How do you know it’s not in your friends?  One way to find out is to take away your friends, and see if you still have your hope.

How do you know it’s not in that pedestal others have you on?  One way to find out is to knock you off your pedestal and see if you still have your hope.

How do you know it’s not in your past success?  One way to find out is to take your success (whatever that looks like) away, and see if you still have your hope.

I think you get the point.  It’s easy to say our hope is in the Lord.  But sometimes you will never know it for sure until the Lord is the only thing you have left to hope in.

Dealing With Spiritual Loneliness

The psalmist provides a beautiful response to the ache of spiritual loneliness.

1.  Tell God exactly how you feel.

I will say to God my rock, “Why have You forgotten me?

Why do I go mourning because of the oppression of the enemy?” (Psalm 42:9)

Whatever the feeling – fear, despair, rejection, anger – God is big enough to take it, and wants you to bring it to Him, even if you’re hurling it at Him.  Get this:  there may be times you can break God’s heart, but you can never hurt his feelings.  Get honest.

2.  Remember who God is, and what He has done for you.

O my God, my soul is in despair within me;

Therefore I remember You from the land of the Jordan… (Psalm 42:6).

Take some time for perspective.  Remember.  Your past experience with the faithfulness of God has something to teach you today.

3.  Sing.

The Lord will command His lovingkindness in the daytime;

And His song will be with me in the night,

A prayer to the God of my life. (Psalm 42:8)
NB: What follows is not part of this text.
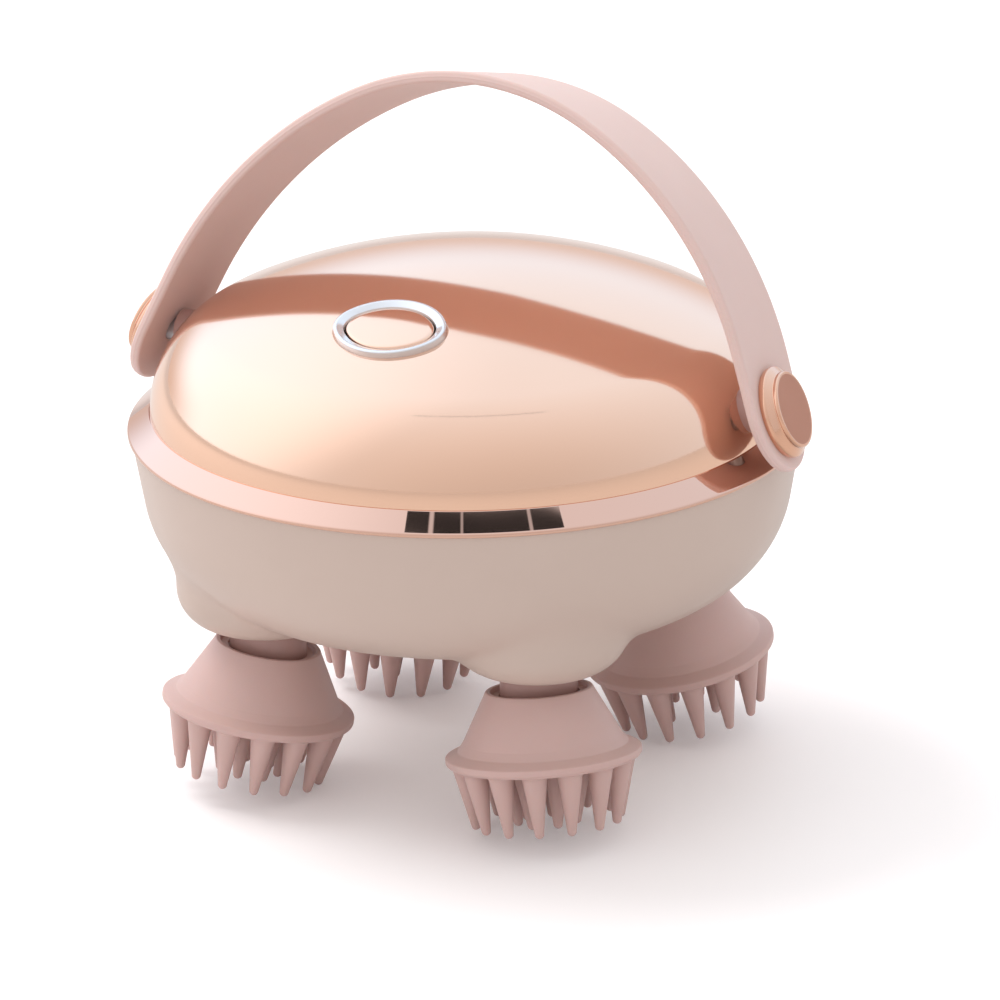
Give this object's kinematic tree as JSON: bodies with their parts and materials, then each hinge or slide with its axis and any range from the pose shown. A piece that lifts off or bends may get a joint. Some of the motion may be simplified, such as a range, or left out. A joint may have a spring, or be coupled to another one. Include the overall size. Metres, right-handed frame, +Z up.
{
  "type": "electric scalp massager",
  "caption": "Cordless scalp massager: a rose gold domed hand piece with a swinging strap handle and a power button, over soft pronged kneading heads.",
  "frame": {"origin": "on the surface it stands on, under the middle of the body", "axes": "+Z up, X along the handle pivots, -Y towards the front with the power button"},
  "size_m": [0.1296, 0.118, 0.1243],
  "materials": {
    "rose_mirror": "vacuum-plated rose gold mirror",
    "housing_plastic": "satin moulded, pale rose beige",
    "clear_ring": "polished silver",
    "soft_strap": "soft-touch matt, dusty pink",
    "seal_rubber": "matt",
    "dark_plastic": "moulded",
    "board_green": "solder mask",
    "steel": "turned",
    "rose_plastic": "polished",
    "gear_plastic": "natural acetal",
    "brass": "turned",
    "battery_wrap": "shrink wrap",
    "hub_plastic": "moulded",
    "head_silicone": "matt silicone, dusty rose"
  },
  "bodies": {
    "body": {"top_shell": "rose_mirror", "trim_band": "rose_mirror", "lower_housing": "housing_plastic", "seam_gasket": "seal_rubber", "power_ring": "clear_ring", "button_frame": "dark_plastic", "button_board": "board_green", "tact_switch": "dark_plastic", "pivot_pins": "steel", "pivot_spacers": "rose_plastic", "lower_plate": "dark_plastic", "upper_plate": "dark_plastic", "plate_pillars": "steel", "plate_screws": "steel", "sun_axle": "steel", "idler_pin": "steel", "motor": "steel", "motor_bracket": "dark_plastic", "motor_screws": "steel", "shaft_bushes": "brass", "shaft_seals": "seal_rubber", "top_bushes": "brass", "battery_cell": "battery_wrap", "battery_tray": "dark_plastic", "main_board": "board_green", "board_parts": "dark_plastic", "charge_socket": "dark_plastic"},
    "handle": {"handle_strap": "soft_strap", "pivot_cap_left": "rose_mirror", "pivot_cap_right": "rose_mirror"},
    "power_key": {"power_button": "rose_mirror"},
    "sun": {"sun_gear": "gear_plastic"},
    "idler": {"idler_gear": "gear_plastic"},
    "rotor": {"motor_shaft": "steel", "motor_pinion": "brass"},
    "head_front_left": {"output_gear_front_left": "gear_plastic", "output_shaft_front_left": "steel", "head_hub_front_left": "hub_plastic", "head_cap_front_left": "head_silicone"},
    "head_front_right": {"output_gear_front_right": "gear_plastic", "output_shaft_front_right": "steel", "head_hub_front_right": "hub_plastic", "head_cap_front_right": "head_silicone"},
    "head_back_left": {"output_gear_back_left": "gear_plastic", "output_shaft_back_left": "steel", "head_hub_back_left": "hub_plastic", "head_cap_back_left": "head_silicone"},
    "head_back_right": {"output_gear_back_right": "gear_plastic", "output_shaft_back_right": "steel", "head_hub_back_right": "hub_plastic", "head_cap_back_right": "head_silicone"}
  },
  "joints": [
    {"name": "handle_swing", "type": "hinge", "parent": "body", "child": "handle", "pos_m": [0, 0, 0.07136], "axis": [1, 0, 0], "range_deg": [-24, 56]},
    {"name": "power_press", "type": "slide", "parent": "body", "child": "power_key", "axis": [0, 0.269, -0.9631], "range_m": [0, 0.0008], "stiffness_N_per_m": 1500, "springref_m": -0.0006},
    {"name": "sun_spin", "type": "hinge", "parent": "body", "child": "sun", "pos_m": [0, 0, 0.04496], "axis": [0, 0, 1], "continuous": true},
    {"name": "idler_spin", "type": "hinge", "parent": "body", "child": "idler", "pos_m": [0.032, 0, 0.04496], "axis": [0, 0, 1], "continuous": true},
    {"name": "rotor_spin", "type": "hinge", "parent": "body", "child": "rotor", "pos_m": [0.0128, 0, 0.05096], "axis": [0, 0, 1], "continuous": true},
    {"name": "head_spin_front_left", "type": "hinge", "parent": "body", "child": "head_front_left", "pos_m": [-0.02616, -0.02616, 0.02561], "axis": [0, 0, 1], "continuous": true},
    {"name": "head_spin_front_right", "type": "hinge", "parent": "body", "child": "head_front_right", "pos_m": [0.02616, -0.02616, 0.02561], "axis": [0, 0, 1], "continuous": true},
    {"name": "head_spin_back_left", "type": "hinge", "parent": "body", "child": "head_back_left", "pos_m": [-0.02616, 0.02616, 0.02561], "axis": [0, 0, 1], "continuous": true},
    {"name": "head_spin_back_right", "type": "hinge", "parent": "body", "child": "head_back_right", "pos_m": [0.02616, 0.02616, 0.02561], "axis": [0, 0, 1], "continuous": true}
  ],
  "couplings": [
    {"joint": "idler_spin", "follows": "sun_spin", "ratio": -4.3333},
    {"joint": "rotor_spin", "follows": "sun_spin", "ratio": 13},
    {"joint": "head_spin_front_left", "follows": "sun_spin", "ratio": -2.3636},
    {"joint": "head_spin_front_right", "follows": "sun_spin", "ratio": -2.3636},
    {"joint": "head_spin_back_left", "follows": "sun_spin", "ratio": -2.3636},
    {"joint": "head_spin_back_right", "follows": "sun_spin", "ratio": -2.3636}
  ]
}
Surround yourself with music, and if at all possible, make some of it yourself.  Something changes in the very atmosphere when there is a musical spirit of praise.  Do not underestimate the power of musical praise/worship to usher in the sense of God’s presence.

4.  Practice “soul talk.”

Twice here and once in the next psalm, the psalmist stops hollering at God long enough to talk back to himself.  To encourage himself.

Why are you in despair, O my soul?

And why have you become disturbed within me?

Hope in God, for I shall yet praise Him,

The help of my countenance and my God (Psalm 42:11).

It’s one thing to hear the faithfulness of God declared by others.  It’s one thing to see the faithfulness of God demonstrated in your circumstances.

It’s another thing entirely when you can declare the faithfulness of God to yourself in the midst of your despair and desperation.

I Saved the Best for Last

Can I show you something that can only be seen through New Covenant lenses?  This blew me away.

Twice in this psalm, a phrase like this appears:

“I shall yet praise Him for the help of His presence.”

“I shall yet praise Him, the help (or health) of my countenance, and my God.”

The Hebrew word for “help” is Yeshua.  As a proper name, it’s also the Hebrew name for Jesus.

And just in case all hell is breaking lose…

…or you’re panting as you’re running from place to place…

…or you’re feeling stupid because of a dumb financial choice…

…or you’re feeling like the Lord is a million miles away…

…I just wanted to remind you – Jesus is the helper, the savior, the health of your countenance.

So don’t be surprised if, on one of your worst days, somebody asks you why you have such a glow about you.  Jesus is still your glory, and the lifter of your head.